I thought of a pilot named Ken Johansen, who perished in fair weather at 1:52 PM on May 30, when his Geico Skytyper WWII-era war plane used in air shows took off from Republic Airport in Farmingdale and crashed five miles away in the wooded area of North Cote Drive in Melville across the street from a row of homes.
I looked up at the grad party where girls now joined the young guys at the crowded picnic table, telling stories out of high school and cracking wise in a timeless dance to spring fever with the best days of all their lives still ahead of them.
Yeah, Oscar Wilde was right that youth is wasted on the young.

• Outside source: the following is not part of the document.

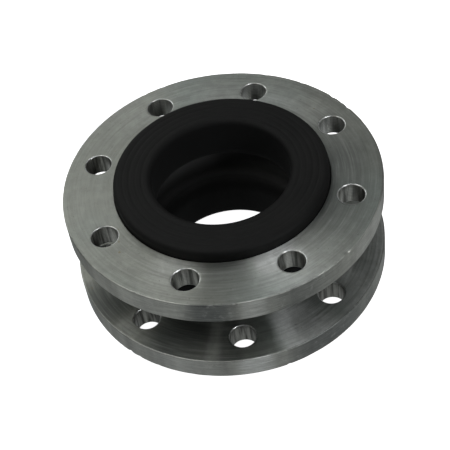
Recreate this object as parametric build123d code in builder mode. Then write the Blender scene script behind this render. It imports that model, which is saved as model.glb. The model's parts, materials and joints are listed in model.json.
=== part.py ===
from build123d import *
import math
import os

# Single-arch rubber expansion joint for a DN100 pipe line, with two loose steel flanges.
# +Z runs up the bore axis, and the origin is the centre of the lower sealing face.
# All sizes are in millimetres.

# ---- Driving dimensions ----

# Flanges, drilled to DN100 PN16
flange_diameter = 220.0
flange_thickness = 16.5
flange_bore_diameter = 118.0
bolt_circle_diameter = 180.0
bolt_hole_diameter = 18.0
bolt_hole_count = 8
bolt_hole_chamfer = 0.7
rim_chamfer = 1.0
seat_depth = 11.0
seat_corner_radius = 5.0
seat_mouth_chamfer = 0.4
seat_lip_radius = 1.5
back_lip_radius = 2.5
upper_first_hole_angle = 22.5
lower_first_hole_angle = -2.5

# Rubber body
face_to_face = 94.0
bore_diameter = 95.0
bore_lip_radius = 4.0
collar_diameter = 148.0
collar_proud = 9.0
collar_shoulder_radius = 4.0
heel_radius = 5.5
neck_corner_radius = 2.0
arch_diameter = 156.0
mouth_radius = 13.0

# Layers of the wall, from the bore outwards
liner_thickness = 3.4
ply_count = 4
ply_thickness = 0.7
cover_thickness = 3.8
bond_gap = 0.05

# Beads
face_rubber = 2.8
side_rubber = 2.0
heel_rubber = 1.5
carcass_corner_radius = 7.0
ply_end_radius = 59.5
apex_height = 26.0
wire_diameter = 1.8
wire_spacing = 1.84
outer_wire_count = 6

# Fits between the rubber and the loose flanges
seat_side_clearance = 0.5
seat_floor_clearance = 0.4
arch_clearance = 2.0

# ---- Worked-out dimensions ----
# A section point is (radius, height above the mid-plane), drawn for the upper half.

half_height = face_to_face / 2
bore_radius = bore_diameter / 2
collar_radius = collar_diameter / 2
carcass_thickness = ply_count * ply_thickness
wall_thickness = liner_thickness + carcass_thickness + cover_thickness
half_bond = bond_gap / 2

flange_face = half_height - collar_proud
flange_back = flange_face - flange_thickness
seat_floor = flange_face - seat_depth
seat_radius = collar_radius + seat_side_clearance
flange_bore_radius = flange_bore_diameter / 2

# The arch is round in section, and a rounded mouth joins it to each neck.
arch_outer_radius = flange_back - arch_clearance
arch_inner_radius = arch_outer_radius - wall_thickness
arch_centre = Vector(arch_diameter / 2 - arch_outer_radius, 0)
mouth_offset = bore_radius + mouth_radius - arch_centre.X
mouth_height = math.sqrt((mouth_radius + arch_inner_radius) ** 2 - mouth_offset**2)
mouth_centre = arch_centre + Vector(mouth_offset, mouth_height)
mouth_angle = math.degrees(math.atan2(mouth_height, mouth_offset))

# The plies run up the neck, turn out over the bead wires and come back under them.
bead_bottom = seat_floor + seat_floor_clearance
carcass_top = half_height - face_rubber
turn_radius = (carcass_top - bead_bottom - heel_rubber) / 2
bead_centre = Vector(collar_radius - side_rubber - turn_radius, carcass_top - turn_radius)
corner_centre = Vector(
    bore_radius + liner_thickness + carcass_corner_radius,
    carcass_top - carcass_corner_radius,
)


def section_plane(side):
    """The plane of a section through the axis: its heights point up for side 1, down for side -1."""
    return Plane(origin=(0, 0, half_height), x_dir=(1, 0, 0), z_dir=(0, -side, 0))


def around(centre, radius, angle):
    """The section point at a radius and an angle, in degrees, round a centre."""
    turn = math.radians(angle)
    return centre + Vector(radius * math.cos(turn), radius * math.sin(turn))


def arc(centre, radius, start, end):
    """Draws an arc round a centre from one angle to another and returns its end point."""
    middle = (start + end) / 2
    points = [around(centre, radius, angle) for angle in (start, middle, end)]
    ThreePointArc(*points)
    return points[-1]


def draw_arch(depth):
    """Draws the face at that depth from the bore, from the mid-plane to the neck it ends on."""
    arc(arch_centre, arch_inner_radius + depth, 0, mouth_angle)
    return arc(mouth_centre, mouth_radius - depth, 180 + mouth_angle, 180)


def draw_mid_plane(inner_depth, outer_depth):
    """Draws the edge between two faces where the half section meets the mid-plane."""
    inner, outer = arch_inner_radius + inner_depth, arch_inner_radius + outer_depth
    Line(arch_centre + Vector(inner, 0), arch_centre + Vector(outer, 0))


def draw_carcass(depth, neck_point):
    """Draws a carcass face from a point on the neck to where the plies end, under the bead."""
    inset = depth - liner_thickness
    Line(neck_point, around(corner_centre, carcass_corner_radius - inset, 180))
    corner_end = arc(corner_centre, carcass_corner_radius - inset, 180, 90)
    Line(corner_end, around(bead_centre, turn_radius - inset, 90))
    turn_end = arc(bead_centre, turn_radius - inset, 90, -90)
    ply_end = Vector(ply_end_radius, turn_end.Y)
    Line(turn_end, ply_end)
    return ply_end


def make_liner():
    """Inner tube: the bore, the inside of the arch and both sealing faces."""
    depth = liner_thickness - half_bond
    lip_centre = Vector(bore_radius + bore_lip_radius, half_height - bore_lip_radius)
    shoulder_centre = Vector(
        collar_radius - collar_shoulder_radius, half_height - collar_shoulder_radius
    )
    collar_foot = Vector(collar_radius, bead_centre.Y + half_bond)
    turn_foot = Vector(bead_centre.X + turn_radius + half_bond, collar_foot.Y)
    with BuildPart() as liner:
        with BuildSketch(section_plane(1)):
            with BuildLine():
                Line(draw_arch(0), around(lip_centre, bore_lip_radius, 180))
                lip_end = arc(lip_centre, bore_lip_radius, 180, 90)
                Line(lip_end, around(shoulder_centre, collar_shoulder_radius, 90))
                shoulder_end = arc(shoulder_centre, collar_shoulder_radius, 90, 0)
                Polyline(shoulder_end, collar_foot, turn_foot)
                turn_middle = around(bead_centre, turn_radius + half_bond, 45)
                turn_end = around(bead_centre, turn_radius + half_bond, 90)
                ThreePointArc(turn_foot, turn_middle, turn_end)
                corner_radius = carcass_corner_radius + half_bond
                Line(turn_end, around(corner_centre, corner_radius, 90))
                neck_point = arc(corner_centre, corner_radius, 90, 180)
                Line(neck_point, draw_arch(depth))
                draw_mid_plane(0, depth)
            make_face()
            mirror(about=Plane.XZ)
        revolve(axis=Axis.Z)
    return liner.part


def make_ply(number):
    """One nylon cord ply, numbered from the bore outwards."""
    inner_depth = liner_thickness + (number - 1) * ply_thickness + half_bond
    outer_depth = liner_thickness + number * ply_thickness - half_bond
    with BuildPart() as ply:
        with BuildSketch(section_plane(1)):
            with BuildLine():
                inner_end = draw_carcass(inner_depth, draw_arch(inner_depth))
                outer_end = draw_carcass(outer_depth, draw_arch(outer_depth))
                Line(inner_end, outer_end)
                draw_mid_plane(inner_depth, outer_depth)
            make_face()
            mirror(about=Plane.XZ)
        revolve(axis=Axis.Z)
    return ply.part


def make_cover():
    """Outer cover: the outside of the arch, the necks in the flanges and the bead heels."""
    depth = liner_thickness + carcass_thickness + half_bond
    apex = Vector(bore_radius + depth, apex_height - half_bond)
    under_ply_ends = bead_centre.Y - turn_radius + carcass_thickness - half_bond
    ply_end = ply_end_radius - half_bond
    under_bead = around(bead_centre, turn_radius + half_bond, -90)
    heel_centre = Vector(collar_radius - heel_radius, bead_bottom + heel_radius)
    neck_corner = Vector(
        bore_radius + wall_thickness + neck_corner_radius, bead_bottom - neck_corner_radius
    )
    with BuildPart() as cover:
        with BuildSketch(section_plane(1)):
            with BuildLine():
                Line(draw_arch(depth), apex)
                Polyline(
                    apex,
                    Vector(ply_end, under_ply_ends),
                    Vector(ply_end, under_bead.Y),
                    under_bead,
                )
                turn_end = arc(bead_centre, turn_radius + half_bond, -90, 0)
                Polyline(
                    turn_end,
                    Vector(collar_radius, bead_centre.Y),
                    around(heel_centre, heel_radius, 0),
                )
                heel_end = arc(heel_centre, heel_radius, 0, -90)
                Line(heel_end, around(neck_corner, neck_corner_radius, 90))
                neck_point = arc(neck_corner, neck_corner_radius, 90, 180)
                Line(neck_point, draw_arch(wall_thickness))
                draw_mid_plane(depth, wall_thickness)
            make_face()
            mirror(about=Plane.XZ)
        revolve(axis=Axis.Z)
    return cover.part


def make_bead_filler(side):
    """Hard rubber round the bead wires, tapering down between the plies and the cover."""
    depth = liner_thickness + carcass_thickness + half_bond
    apex = Vector(bore_radius + depth, apex_height + half_bond)
    tunnel_radius = wire_spacing + wire_diameter / 2 + bond_gap
    with BuildPart() as filler:
        with BuildSketch(section_plane(side)):
            with BuildLine():
                Line(draw_carcass(depth, apex), apex)
            make_face()
            with Locations(bead_centre):
                Circle(tunnel_radius, mode=Mode.SUBTRACT)
        revolve(axis=Axis.Z)
    return filler.part


def make_bead_wires(side):
    """Bead hoop: one closed turn of steel wire in the middle and six round it."""
    with BuildPart() as wires:
        with BuildSketch(section_plane(side)):
            with Locations(bead_centre):
                Circle(wire_diameter / 2)
                with PolarLocations(wire_spacing, outer_wire_count):
                    Circle(wire_diameter / 2)
        revolve(axis=Axis.Z)
    return wires.part


def make_flange(side, first_hole_angle):
    """Loose plate flange with a seat for the bead in its outer face."""
    rim_radius = flange_diameter / 2
    seat_edge = (seat_radius, flange_face)
    bore_edge = (flange_bore_radius, seat_floor)
    with BuildPart() as flange:
        with BuildSketch(section_plane(side)) as section:
            with BuildLine():
                Polyline(
                    (flange_bore_radius, flange_back),
                    (rim_radius, flange_back),
                    (rim_radius, flange_face),
                    seat_edge,
                    (seat_radius, seat_floor),
                    bore_edge,
                    close=True,
                )
            make_face()
            chamfer(section.vertices().group_by(Axis.X)[-1], rim_chamfer)
            chamfer(section.vertices().sort_by_distance(seat_edge)[0], seat_mouth_chamfer)
            fillet(
                section.vertices().sort_by_distance((seat_radius, seat_floor))[0],
                seat_corner_radius,
            )
            fillet(section.vertices().sort_by_distance(bore_edge)[0], seat_lip_radius)
            fillet(
                section.vertices().sort_by_distance((flange_bore_radius, flange_back))[0],
                back_lip_radius,
            )
        revolve(axis=Axis.Z)
        middle = half_height + side * (flange_face + flange_back) / 2
        with BuildSketch(Plane.XY.offset(middle)):
            with PolarLocations(
                bolt_circle_diameter / 2, bolt_hole_count, start_angle=first_hole_angle
            ):
                Circle(bolt_hole_diameter / 2)
        extrude(amount=flange_thickness, both=True, mode=Mode.SUBTRACT)
        hole_edges = flange.edges().filter_by(
            lambda edge: edge.geom_type == GeomType.CIRCLE
            and abs(edge.radius - bolt_hole_diameter / 2) < bolt_hole_chamfer / 2
        )
        chamfer(hole_edges, bolt_hole_chamfer)
    return flange.part


# ---- The pieces, each in its own file ----

pieces = {
    "upper_flange": make_flange(1, upper_first_hole_angle),
    "lower_flange": make_flange(-1, lower_first_hole_angle),
    "inner_liner": make_liner(),
    "outer_cover": make_cover(),
    "upper_bead_wires": make_bead_wires(1),
    "lower_bead_wires": make_bead_wires(-1),
    "upper_bead_filler": make_bead_filler(1),
    "lower_bead_filler": make_bead_filler(-1),
}
for number in range(1, ply_count + 1):
    pieces[f"cord_ply_{number}"] = make_ply(number)

os.makedirs("parts", exist_ok=True)
for name, piece in pieces.items():
    piece.label = name
    export_step(piece, f"parts/{name}.step")
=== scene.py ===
import json
import math
import random

import bmesh
import bpy
from mathutils import Matrix, Vector, noise

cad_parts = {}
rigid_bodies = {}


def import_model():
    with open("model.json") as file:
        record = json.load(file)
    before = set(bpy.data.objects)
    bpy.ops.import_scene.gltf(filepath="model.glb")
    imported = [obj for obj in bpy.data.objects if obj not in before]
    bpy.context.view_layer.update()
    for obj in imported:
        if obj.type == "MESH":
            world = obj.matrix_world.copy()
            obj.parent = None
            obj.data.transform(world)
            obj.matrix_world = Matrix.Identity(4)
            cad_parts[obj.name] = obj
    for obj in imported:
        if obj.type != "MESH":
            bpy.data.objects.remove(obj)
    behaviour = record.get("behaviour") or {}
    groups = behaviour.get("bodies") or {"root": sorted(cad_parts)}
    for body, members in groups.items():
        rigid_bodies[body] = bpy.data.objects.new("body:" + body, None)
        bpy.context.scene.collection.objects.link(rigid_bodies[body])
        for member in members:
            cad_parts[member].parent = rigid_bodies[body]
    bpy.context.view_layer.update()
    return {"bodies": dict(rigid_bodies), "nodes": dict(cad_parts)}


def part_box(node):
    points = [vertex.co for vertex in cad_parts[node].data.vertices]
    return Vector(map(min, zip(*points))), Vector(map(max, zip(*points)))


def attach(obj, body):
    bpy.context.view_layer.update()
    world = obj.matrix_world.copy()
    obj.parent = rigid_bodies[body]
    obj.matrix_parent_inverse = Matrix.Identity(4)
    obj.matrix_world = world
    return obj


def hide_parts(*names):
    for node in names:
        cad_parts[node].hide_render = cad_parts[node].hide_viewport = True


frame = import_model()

# Rubber expansion joint: two loose turned-steel flanges on a moulded rubber bellows.
# Lengths are in millimetres until a mesh is written, and +Z runs up the bore.

MM = 0.001
rng = random.Random(7)

# ---- Sizes, the same as the CAD model's apart from RIM_EDGE, a rounding of 0.8 for its chamfer of 1.0 ----

RIM_RADIUS = 110.0
RIM_EDGE = 0.8
SEAT_RADIUS = 74.5
SEAT_MOUTH = 0.4
SEAT_DEPTH = 11.0
SEAT_CORNER = 5.0
SEAT_LIP = 1.5
FLANGE_BORE = 59.0
BACK_LIP = 2.5
BOLT_CIRCLE_RADIUS = 90.0
HOLE_RADIUS = 9.0
HOLE_EDGE = 0.7
HOLES = 8
UPPER_FIRST_HOLE = 22.5
LOWER_FIRST_HOLE = -2.5

BORE = 47.5
BORE_LIP = 4.0
COLLAR = 74.0
COLLAR_SHOULDER = 4.0
HEEL = 5.5
NECK_CORNER = 2.0
ARCH = 78.0
ARCH_CLEARANCE = 2.0
MOUTH = 13.0
SEAT_FLOOR_CLEARANCE = 0.4
LINER = 3.4
PLY = 0.7
PLIES = 4
COVER = 3.8
BOND = 0.05
FACE_RUBBER = 2.8
SIDE_RUBBER = 2.0
HEEL_RUBBER = 1.5
CARCASS_CORNER = 7.0
PLY_END = 59.5
APEX = 26.0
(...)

But that’s why wasted youth is so much damned fun.
Then I read about another kind of waste, another small plane, another single engine Piper PA that took off from Greenwood Lake Airport on May 3 at 2:30 PM and crashed a few miles away in parkland, killing the pilot and setting part of the Jungle Habitat theme park ablaze. I also thought of famous people killed in these little flying jalopies — John Kennedy Jr., John Denver, Buddy Holly, Richie Valens, Rocky Marciano, Otis Redding, and Jim Croce.
I flew in a tiny plane once, from Antigua to Montserrat, an amusement park ride without rails with a solo pilot. All I thought about was famed boxing trainer Cus D’Amato’s line about why he didn’t fly, “I don’t mind going when my number is up, but I don’t wanna go when some pilot’s number is up.”
Never again for me.
I took another sweet, deep breath as the graduation party bubbled like good champagne.
Then I read a 1992 New York Times profile of Ben Krupinski by Patricia Leigh Brown, who flew with the storied builder from LaGuardia to East Hampton in his eight-seat Navajo. Krupinski told her that the hardest part of being a contractor is walking away from a job upon completion and leaving behind one or two years of your life.
Brown asked Krupinski if flying is similar to being a contractor. “No similarities,” Krupinski said, except both require precision and thinking ahead. But in flying, “It’s a good job if you get to walk away from it.”
Last Saturday, Ben Krupinski didn’t get to walk away from his final flight.
On that note, I put away my phone and decided to join the party while it lasts.